I have been searching for statistics regarding applications made under the Convention, and the most recent I can find are for 2008. They may not be the most up to date (I suspect that the number of applications has increased considerably since then), but they do provide some interesting information.
The first figure of interest is that the percentage of cases in which the English courts ordered a return of a child to another country was 47 per cent. This may not sound that high, but there are three points to note:
Firstly, the global percentage of cases where a return was ordered was just 27 per cent. Accordingly, it could be said that a parent abducting their child to this country was far less likely to ‘get away with it’ than if they took their child to most other countries. (Obviously there is a lot more to many cases than simply whether or not an abducting parent ‘gets away with it’, but I use that term here as I am discussing abductions simply in the context of whether or not a return takes place.)
The second point to note is that the percentage of cases where the child was returned was actually much higher than 47 per cent. In 13 per cent of cases the abducting parent voluntarily returns the child. Further, the statistics only show applications for return that were made. Many cases are resolved without an application actually being made, for example where the threat of an application is sufficient to persuade the abducting parent to return the child.
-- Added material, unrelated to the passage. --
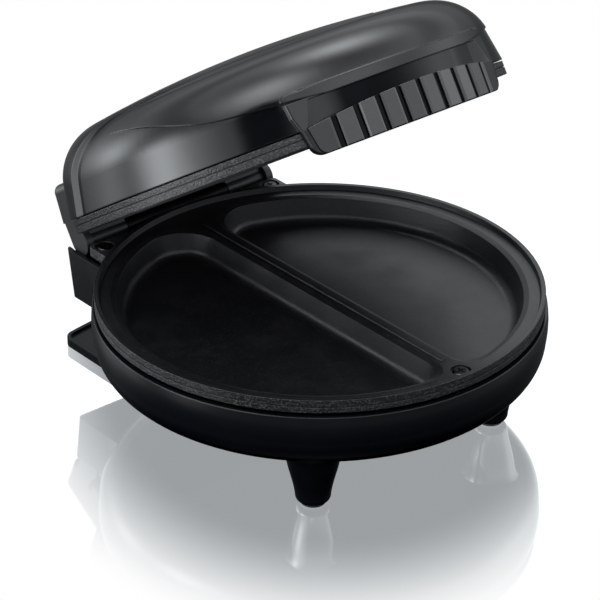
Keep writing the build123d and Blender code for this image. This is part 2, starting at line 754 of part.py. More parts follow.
def lid_cover():
    upper = Pos(0, tilt_y, tilt_z) * Rot(-upper_tilt, 0, 0) * Pos(0, -tilt_y, -tilt_z) \
        * dome(upper_inset, 0, upper_shift, cover_bottom)
    cover = dome(0, 0, 0, cover_bottom) & raised(back_outline(), 0, cover_top + 1)
    cover += upper & above_waist()
    cover += dome(lower_inset, lower_drop, lower_shift, cover_bottom)
    cover += front_panel() + brow()
    cover -= cavity()
    cover += disc(boss_radius, upper_seat, recess_top, 0, front_screw_y) & disc(recess_radius, 0, recess_top)
    cover -= disc(shank_radius + hole_gap, upper_seat - 1, upper_seat + shank_length, 0, front_screw_y)
    cover -= disc(boss_radius + 2, 0, upper_seat, 0, front_screw_y) & disc(grip_back, 0, recess_top)
    wide = tab_half_width + 0.3
    cover -= block(-wide, wide, tab_front - tab_root, cover_radius + 1, 0, upper_seat + seat_gap)
    cover -= finger_recess()
    cover -= grip_seat(seat_gap) - disc(grip_back - seat_gap, 0, cover_top)
    for x in (-lens_x, lens_x):
        cover -= disc(lens_radius + hole_gap, holder_top, cover_top + 1, x, lens_y)
    for x in (-holder_screw_x, holder_screw_x):
        cover += disc(holder_boss, holder_top, cover_top - crown_wall, x, lens_y)
        cover -= disc(holder_screw_radius + hole_gap, 0, holder_top + holder_screw_length + 1, x, lens_y)
    for x in (-bracket_screw_x, bracket_screw_x):
        across = Pos(x, 0, bracket_screw_z) * Rot(-90, 0, 0)
        cover -= across * disc(shank_radius + hole_gap, bracket_front, bracket_screw_tip)
        cover -= across * disc(head_radius, bracket_front, bracket_screw_y)
    return cover


# --- grip ---
def grip_plan():
    """Flat facets with bevelled edges, parted by upright grooves."""
    half_facet = pitch_angle / 2 - degrees(groove_width / 2 / grip_outer)
    half_groove = degrees(groove_foot_width / 2 / grip_outer)
    bevel = degrees(facet_bevel / grip_outer)
    reach = degrees(asin((front_half_width + 1) / grip_outer))

    def spot(radius, angle):
        return radius * sin(radians(angle)), -radius * cos(radians(angle))

    side = grip_outer - facet_bevel_depth
    points = [spot(grip_outer, -reach)]
    for i in range(groove_count):
        middle = (i - (groove_count - 1) / 2) * pitch_angle
        before, after = middle - pitch_angle / 2 + half_facet, middle + pitch_angle / 2 - half_facet
        points += [spot(grip_outer, before - bevel), spot(side, before),
                   spot(grip_outer - groove_depth, middle - half_groove),
                   spot(grip_outer - groove_depth, middle + half_groove),
                   spot(side, after), spot(grip_outer, after + bevel)]
    points.append(spot(grip_outer, reach))
    back = ThreePointArc(spot(grip_back, reach), (0, -grip_back), spot(grip_back, -reach))
    return make_face(Polyline(back @ 1, *points, back @ 0) + back)


def grip():
    """Faceted bar that wraps the front of the lid and sits in the panel's pocket."""
    bar = raised(grip_plan(), grip_bottom, grip_top + 1) & grip_seat(0)
    low = grip_bottom + grip_rounding
    outer = grip_outer + 0.1
    corner = (outer - grip_rounding * 0.293, low - grip_rounding * 0.707)
    foot = ThreePointArc((outer - grip_rounding, grip_bottom), corner, (outer, low))
    rest = Polyline((outer, low), (outer, grip_top + 1), (0, grip_top + 1), (0, grip_bottom),
                    (outer - grip_rounding, grip_bottom))
    return bar & turned(foot + rest)


# --- rear bracket of the lid ---
def lid_bracket():
    low = upper_seat
    profile = Polyline((bracket_front, low), (bracket_rear_low, low), (bracket_rear_high, bracket_top),
                       (bracket_front, bracket_top), close=True)
    body = extrude(Plane.YZ * make_face(profile), cheek_half_width, both=True)
    body = fillet(rear_corners(body, bracket_top - low), bracket_corner)
    top_edges = body.edges().filter_by(Axis.X).filter_by(lambda e: e.center().Z > bracket_top - 1)
    body = fillet(top_edges.sort_by(Axis.Y)[-1], bracket_corner)
    body -= dome(-seat_gap, 0, 0, low - 1)
    knuckle_start = knuckle_split + knuckle_gap / 2
    for side in (-1, 1):
        inner, outer = sorted((side * knuckle_start, side * barrel_half_length))
        body += on_hinge(barrel_radius, inner, outer)
        body += block(inner, outer, hinge_y - barrel_radius * 0.8, hinge_y + knuckle_web_rear, hinge_z, low + 1)
        inner, outer = sorted((side * (cheek_half_width - cheek_thickness), side * cheek_half_width))
        body += on_hinge(cheek_radius, inner, outer)
        body += block(inner, outer, hinge_y - cheek_radius * 0.8, hinge_y + cheek_radius, hinge_z, low + 1)
        body -= disc(shank_radius + hole_gap, low - 1, low + shank_length - 1, side * rear_screw_x, rear_screw_y)
        across = Pos(side * bracket_screw_x, 0, bracket_screw_z) * Rot(-90, 0, 0)
        body -= across * disc(shank_radius + hole_gap, bracket_front, bracket_screw_tip)
    pin_end = cheek_half_width - pin_end_gap
    return body - on_hinge(pin_radius + pin_clearance, -pin_end, pin_end)


def hinge_pin():
    reach = cheek_half_width - pin_end_gap - seat_gap
    return on_hinge(pin_radius, -reach, reach)


def bracket_screws():
    """They pass through the cover from inside and hold it to the bracket."""
    screw = cross_screw(0, 0, 0, bracket_screw_tip - 1 - bracket_screw_y)
    return Compound([Pos(x, bracket_screw_y, bracket_screw_z) * Rot(90, 0, 0) * screw
                     for x in (-bracket_screw_x, bracket_screw_x)])


# --- indicator lamps ---
def lens(x):
    top = cover_top - lens_y ** 2 / (2 * crown_radius)
    body = disc(lens_radius, lens_seat - 1, top, x, lens_y)
    body = fillet(body.edges().sort_by(Axis.Z)[-1], lens_rounding)
    return body + disc(lens_flange, lens_seat - lens_thickness, lens_seat - seat_gap, x, lens_y)


def neon_lamps():
    lamps = []
    for x in (-lens_x, lens_x):
        lamp = disc(lamp_radius, holder_top, holder_top + lamp_length, x, lens_y)
        lamps.append(fillet(lamp.edges().sort_by(Axis.Z)[-1], lamp_radius * 0.9))
    return Compound(lamps)


def lamp_holder():
    bar = block(-holder_half_width, holder_half_width, lens_y - holder_depth / 2, lens_y + holder_depth / 2,
                holder_top - holder_thickness, holder_top - seat_gap)
    bar = fillet(bar.edges().filter_by(Axis.Z), holder_corner)
    for x in (-holder_screw_x, holder_screw_x):
        bar -= disc(holder_screw_radius + hole_gap, 0, holder_top + 1, x, lens_y)
    return bar


def holder_screws():
    head = disc(2 * holder_screw_radius, -holder_screw_radius, 0)
    screw = fillet(head.edges().sort_by(Axis.Z)[0], holder_screw_radius / 2)
    screw += disc(holder_screw_radius, 0, holder_thickness + holder_screw_length)
    places = (-holder_screw_x, holder_screw_x)
    return Compound([Pos(x, lens_y, holder_top - holder_thickness) * screw for x in places])


def leg_screws():
    length = wall_floor + leg_boss_height - 2 - leg_screw_head
    return Compound([cross_screw(x, leg_y, leg_screw_head - seat_gap, length, False) for x in (-leg_x, leg_x)])


def stand_screws():
    length = neck_wall + housing_wall + stand_boss_height - 2
    return Compound([cross_screw(x, y, floor_height - neck_wall, length, False) for x, y in stand_screw_places])


plate = lower_plate()
tube = element(element_radius)
clamps = element_clamps()
shield = heat_shield()

save("base_housing", base_housing())
save("front_leg_left", front_leg(-leg_x))
save("front_leg_right", front_leg(leg_x))
save("rear_stand", rear_stand())
save("foot_pads", foot_pads())
save("leg_screws", leg_screws())
save("stand_screws", stand_screws())
save("lower_cooking_plate", plate)
save("lower_plate_screws", plate_screws())
save("lower_heating_element", tube)
save("lower_element_clamps", clamps)
save("lower_heat_shield", shield)
save("lower_shield_screws", shield_screws())
save("thermostat", thermostat())
save("thermal_fuse", thermal_fuse())
save("terminal_block", terminal_block())
save("cord_gland", cord_gland())
save("hinge_pin", hinge_pin())

save("lid_cover", opened(lid_cover()))
save("handle_grip", opened(grip()))
save("lid_hinge_bracket", opened(lid_bracket()))
save("bracket_screws", opened(bracket_screws()))
save("upper_cooking_plate", opened(upside_down(plate)))
save("upper_plate_screws", opened(upside_down(plate_screws())))
save("upper_heating_element", opened(upside_down(tube)))
save("upper_element_clamps", opened(upside_down(clamps)))
save("upper_heat_shield", opened(upside_down(shield)))
save("upper_shield_screws", opened(upside_down(shield_screws())))
save("power_lens", opened(lens(-lens_x)))
save("ready_lens", opened(lens(lens_x)))
save("neon_lamps", opened(neon_lamps()))
save("lamp_holder", opened(lamp_holder()))
save("holder_screws", opened(holder_screws()))
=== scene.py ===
import math
import bpy
from mathutils import Matrix, Vector

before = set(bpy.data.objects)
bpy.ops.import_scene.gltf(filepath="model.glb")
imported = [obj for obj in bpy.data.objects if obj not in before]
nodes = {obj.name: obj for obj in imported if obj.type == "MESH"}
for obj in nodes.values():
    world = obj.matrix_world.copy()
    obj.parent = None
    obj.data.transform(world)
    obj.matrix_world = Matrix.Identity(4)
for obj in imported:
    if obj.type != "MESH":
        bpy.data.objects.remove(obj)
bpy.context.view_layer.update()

plateAxisY = -0.0137          # the round plates are centred here, in front of the frame's origin
lidOpening = math.radians(33.1)
hingeLine = Vector((0.0, 0.1154 + plateAxisY, 0.0662))
upright = Vector((0.0, 0.0, 1.0))
toTheRight = Vector((1.0, 0.0, 0.0))
baseCentre = Vector((0.0, plateAxisY, 0.0))
lidTurn = Matrix.Rotation(-lidOpening, 3, "X")
lidUpright = lidTurn @ upright
lidAhead = lidTurn @ Vector((0.0, -1.0, 0.0))
lidCentre = hingeLine + lidTurn @ (baseCentre - hingeLine)
print("frame loaded:", len(nodes), "nodes")


# node helpers
def newTree(owner):
    owner.use_nodes = True
    tree = owner.node_tree
    tree.nodes.clear()
    return tree


def addNode(tree, kind, place=(0, 0), **settings):
    node = tree.nodes.new(kind)
    node.location = place
    for name, value in settings.items():
        setattr(node, name, value)
    return node


def setInputs(node, values):
    for name, value in values.items():
        node.inputs[name].default_value = value
    return node


def join(tree, value, socket):
    if hasattr(value, "is_output"):
        tree.links.new(value, socket)
    else:
        socket.default_value = value


def mathNode(tree, operation, *values, place=(0, 0), clamp=False):
    node = addNode(tree, "ShaderNodeMath", place, operation=operation, use_clamp=clamp)
    for socket, value in zip(node.inputs, values):
        join(tree, value, socket)
    return node.outputs[0]


def vectorNode(tree, operation, first, second=None, place=(0, 0)):
    node = addNode(tree, "ShaderNodeVectorMath", place, operation=operation)
    join(tree, first, node.inputs[0])
    if second is not None:
        join(tree, second, node.inputs[1])
    return node.outputs["Value"] if operation in ("LENGTH", "DOT_PRODUCT") else node.outputs["Vector"]


def ramp(tree, value, low, high, start=0.0, end=1.0, place=(0, 0), smooth=True):
    node = addNode(tree, "ShaderNodeMapRange", place, interpolation_type="SMOOTHSTEP" if smooth else "LINEAR")
    join(tree, value, node.inputs["Value"])
    setInputs(node, {"From Min": low, "From Max": high, "To Min": start, "To Max": end})
    return node.outputs["Result"]


def mixColor(tree, factor, first, second, place=(0, 0)):
    node = addNode(tree, "ShaderNodeMix", place, data_type="RGBA")
    join(tree, factor, node.inputs[0])
    join(tree, first, node.inputs[6])
    join(tree, second, node.inputs[7])
    return node.outputs[2]


def newGroup(name, inputs, outputs):
    group = bpy.data.node_groups.new(name, "ShaderNodeTree")
    for label, kind, value in inputs:
        group.interface.new_socket(name=label, in_out="INPUT", socket_type=kind).default_value = value
    for label, kind in outputs:
        group.interface.new_socket(name=label, in_out="OUTPUT", socket_type=kind)
    return group, addNode(group, "NodeGroupInput", (-900, 0)), addNode(group, "NodeGroupOutput", (700, 0))


def useGroup(tree, group, values, place=(0, 0)):
    node = addNode(tree, "ShaderNodeGroup", place, node_tree=group)
    for name, value in values.items():
        join(tree, value, node.inputs[name])
    return node


def noiseAt(tree, coords, scale, detail, roughness, place=(0, 0)):
    noise = setInputs(addNode(tree, "ShaderNodeTexNoise", place), {"Detail": detail, "Roughness": roughness})
    tree.links.new(coords, noise.inputs["Vector"])
    join(tree, scale, noise.inputs["Scale"])
    return noise.outputs["Fac"]


# effects that several finishes share
skinNoise = {"rippleDetail": 1.0, "grainDetail": 3.0, "roughness": 0.55}
mottle = {"scale": 38.0, "detail": 4.0, "roughness": 0.6, "range": (0.3, 0.7)}  # soft clouds in the polish


def makeMouldSkin():  # slow ripple of a moulding with a fine grain over it, and a soft mottle
    group, entry, leave = newGroup("mouldSkin", [
        ("Ripple Size", "NodeSocketFloat", 0.009), ("Ripple", "NodeSocketFloat", 1.0),
        ("Grain Size", "NodeSocketFloat", 0.0006), ("Grain", "NodeSocketFloat", 0.1)],
        [("Height", "NodeSocketFloat"), ("Mottle", "NodeSocketFloat"), ("Ripple", "NodeSocketFloat")])
    coords = addNode(group, "ShaderNodeTexCoord", (-900, -300)).outputs["Object"]
    layers = []
    for size, amount, detail, y in (("Ripple Size", "Ripple", skinNoise["rippleDetail"], 200),
                                    ("Grain Size", "Grain", skinNoise["grainDetail"], -100)):
        scale = mathNode(group, "DIVIDE", 1.0, entry.outputs[size], place=(-650, y))
        noise = noiseAt(group, coords, scale, detail, skinNoise["roughness"], (-450, y))
        layers.append(mathNode(group, "MULTIPLY", noise, entry.outputs[amount], place=(-250, y)))
        if amount == "Ripple":
            group.links.new(noise, leave.inputs["Ripple"])
    group.links.new(mathNode(group, "ADD", *layers, place=(0, 100)), leave.inputs["Height"])
    clouds = noiseAt(group, coords, mottle["scale"], mottle["detail"], mottle["roughness"], (-450, -400))
    group.links.new(clouds, leave.inputs["Mottle"])
    return group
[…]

Thus, the percentage of cases in which the abducting parent does ‘get away with it’ will be considerably less than 40 per cent of the total number of child abductions that occur.
Thirdly, and without getting bogged down with the statistics behind this, in only eight per cent of cases did the court refuse to order the return of the child (again lower than the global average, which was 15 per cent). This seems to me to send out a clear message that the English courts will not tolerate child abduction without good reason. The reported cases of child abduction include a large number of cases where return was refused, but potential abductors should not take heart from this: it is the nature of things that successful defences are more likely to be reported, precisely because they are unusual.
Lastly, what of the reasons for the court refusing to order a return?
The most common reason, making up one third of all reasons for refusal, was Article 13(b) of the Convention – that there was a grave risk that his or her return would expose the child to physical or psychological harm or otherwise place the child in an intolerable situation. The other two main reasons were the child’s objections to being returned (22 per cent of all reasons) and that the child was found not to be habitually resident in the state requesting the return (17 per cent of all reasons).
In short, I think that the statistics demonstrate that any parent considering abducting a child to this country is unlikely to ‘get away with it’, and that any perception to the contrary is clearly misplaced. Obviously, all of the above only relates to cases where the other country was a signatory to the Hague Convention, but recent case law (e.g. U (Children)) suggests to me that judges here are likely to use similar principles in non-Convention cases.